§ **GIVEN PROBLEM**: Write out each line exactly as it stands, please.

-- start COLLECTED MATERIAL --

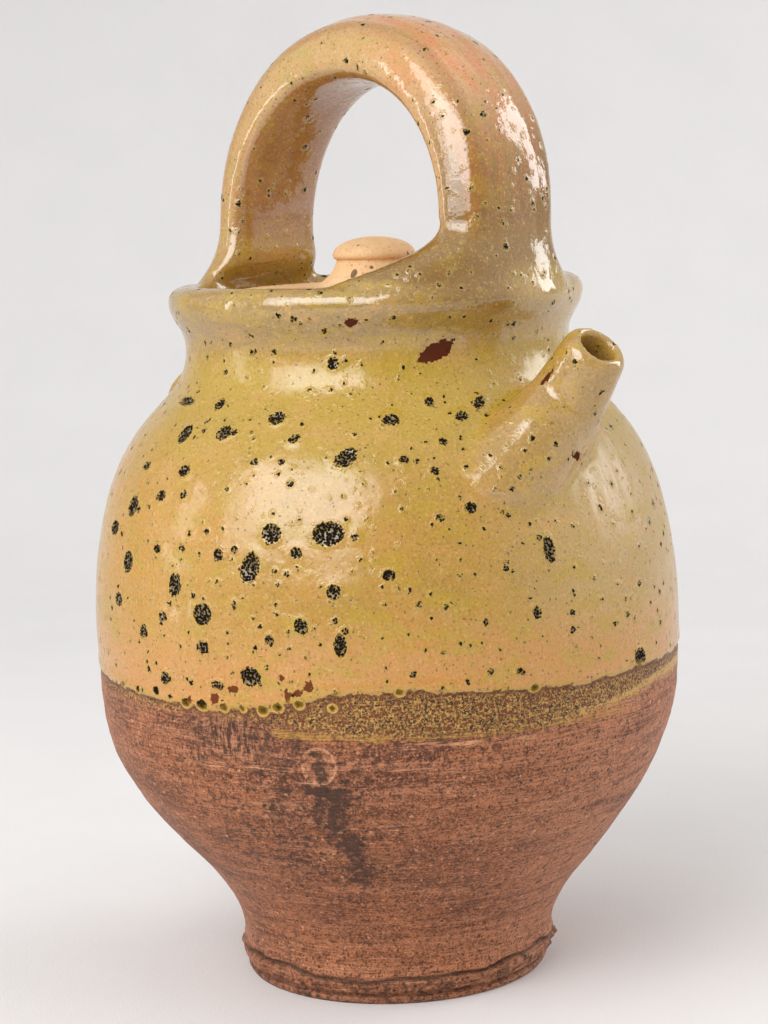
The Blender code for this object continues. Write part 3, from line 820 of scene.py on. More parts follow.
def write_attributes(piece, values):
    for name, value in values.items():
        layer = piece.data.attributes.new(name, "FLOAT", "POINT")
        layer.data.foreach_set("value", np.asarray(value, dtype=np.float32))


# Materials

class Recipe:
    """Adds and joins the shader nodes of one material."""

    def __init__(self, name):
        self.material = bpy.data.materials.new(name)
        self.material.use_nodes = True
        self.tree = self.material.node_tree
        self.shader = self.tree.nodes["Principled BSDF"]
        self.object_place = self.add("ShaderNodeTexCoord").outputs["Object"]

    def add(self, kind, **settings):
        node = self.tree.nodes.new(kind)
        for name, value in settings.items():
            setattr(node, name, value)
        return node

    def feed(self, socket, value):
        if isinstance(value, bpy.types.NodeSocket):
            self.tree.links.new(value, socket)
        elif socket.type == "RGBA":
            socket.default_value = (*value, 1.0)
        else:
            socket.default_value = value

    def math(self, operation, first, second=0.0, third=0.0):
        node = self.add("ShaderNodeMath", operation=operation)
        for socket, value in zip(node.inputs, (first, second, third)):
            self.feed(socket, value)
        return node.outputs[0]

    def step(self, value, low, high, start=0.0, end=1.0):
        """start below low, end above high, eased between."""
        node = self.add("ShaderNodeMapRange", interpolation_type="SMOOTHSTEP")
        limits = {"Value": value, "From Min": low, "From Max": high, "To Min": start, "To Max": end}
        for name, item in limits.items():
            self.feed(node.inputs[name], item)
        return node.outputs[0]

    def mix(self, share, first, second):
        node = self.add("ShaderNodeMix", data_type="RGBA")
        for index, value in zip((0, 6, 7), (share, first, second)):
            self.feed(node.inputs[index], value)
        return node.outputs[2]

    def layers(self, colour, *coats):
        """Lays coats on a colour in order, each a share and a paint."""
        for share, paint in coats:
            colour = self.mix(share, colour, paint)
        return colour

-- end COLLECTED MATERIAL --

§ **THE ANSWER**:
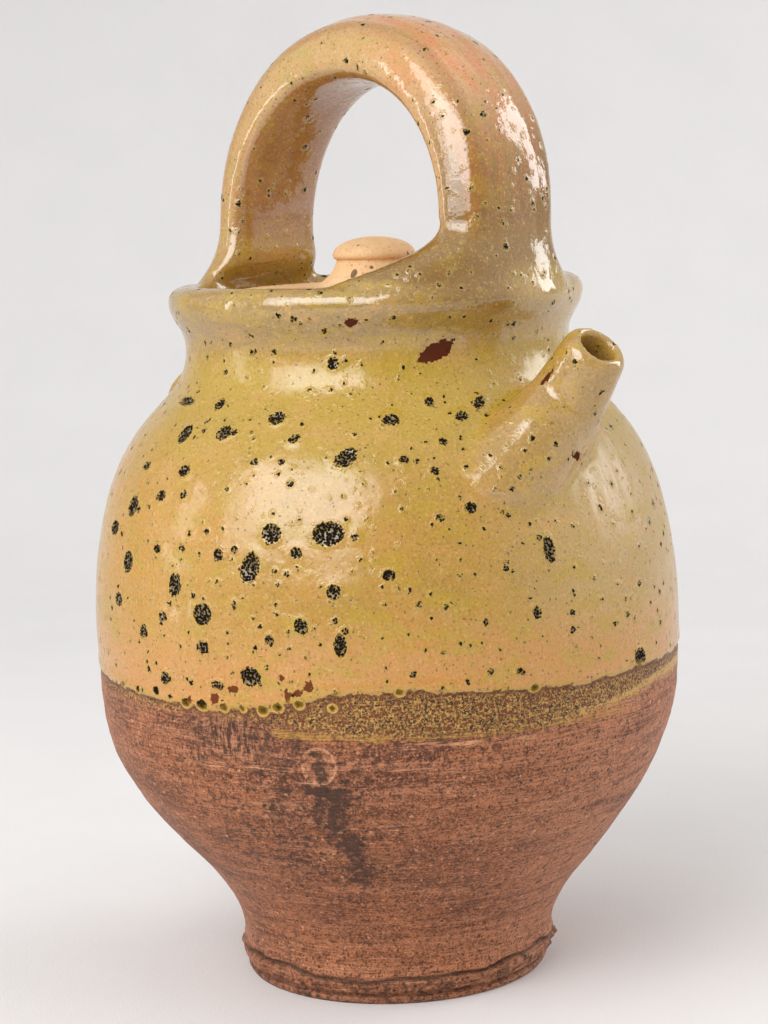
The Blender code for this object continues. Write part 3, from line 820 of scene.py on. More parts follow.
def write_attributes(piece, values):
    for name, value in values.items():
        layer = piece.data.attributes.new(name, "FLOAT", "POINT")
        layer.data.foreach_set("value", np.asarray(value, dtype=np.float32))


# Materials

class Recipe:
    """Adds and joins the shader nodes of one material."""

    def __init__(self, name):
        self.material = bpy.data.materials.new(name)
        self.material.use_nodes = True
        self.tree = self.material.node_tree
        self.shader = self.tree.nodes["Principled BSDF"]
        self.object_place = self.add("ShaderNodeTexCoord").outputs["Object"]

    def add(self, kind, **settings):
        node = self.tree.nodes.new(kind)
        for name, value in settings.items():
            setattr(node, name, value)
        return node

    def feed(self, socket, value):
        if isinstance(value, bpy.types.NodeSocket):
            self.tree.links.new(value, socket)
        elif socket.type == "RGBA":
            socket.default_value = (*value, 1.0)
        else:
            socket.default_value = value

    def math(self, operation, first, second=0.0, third=0.0):
        node = self.add("ShaderNodeMath", operation=operation)
        for socket, value in zip(node.inputs, (first, second, third)):
            self.feed(socket, value)
        return node.outputs[0]

    def step(self, value, low, high, start=0.0, end=1.0):
        """start below low, end above high, eased between."""
        node = self.add("ShaderNodeMapRange", interpolation_type="SMOOTHSTEP")
        limits = {"Value": value, "From Min": low, "From Max": high, "To Min": start, "To Max": end}
        for name, item in limits.items():
            self.feed(node.inputs[name], item)
        return node.outputs[0]

    def mix(self, share, first, second):
        node = self.add("ShaderNodeMix", data_type="RGBA")
        for index, value in zip((0, 6, 7), (share, first, second)):
            self.feed(node.inputs[index], value)
        return node.outputs[2]

    def layers(self, colour, *coats):
        """Lays coats on a colour in order, each a share and a paint."""
        for share, paint in coats:
            colour = self.mix(share, colour, paint)
        return colour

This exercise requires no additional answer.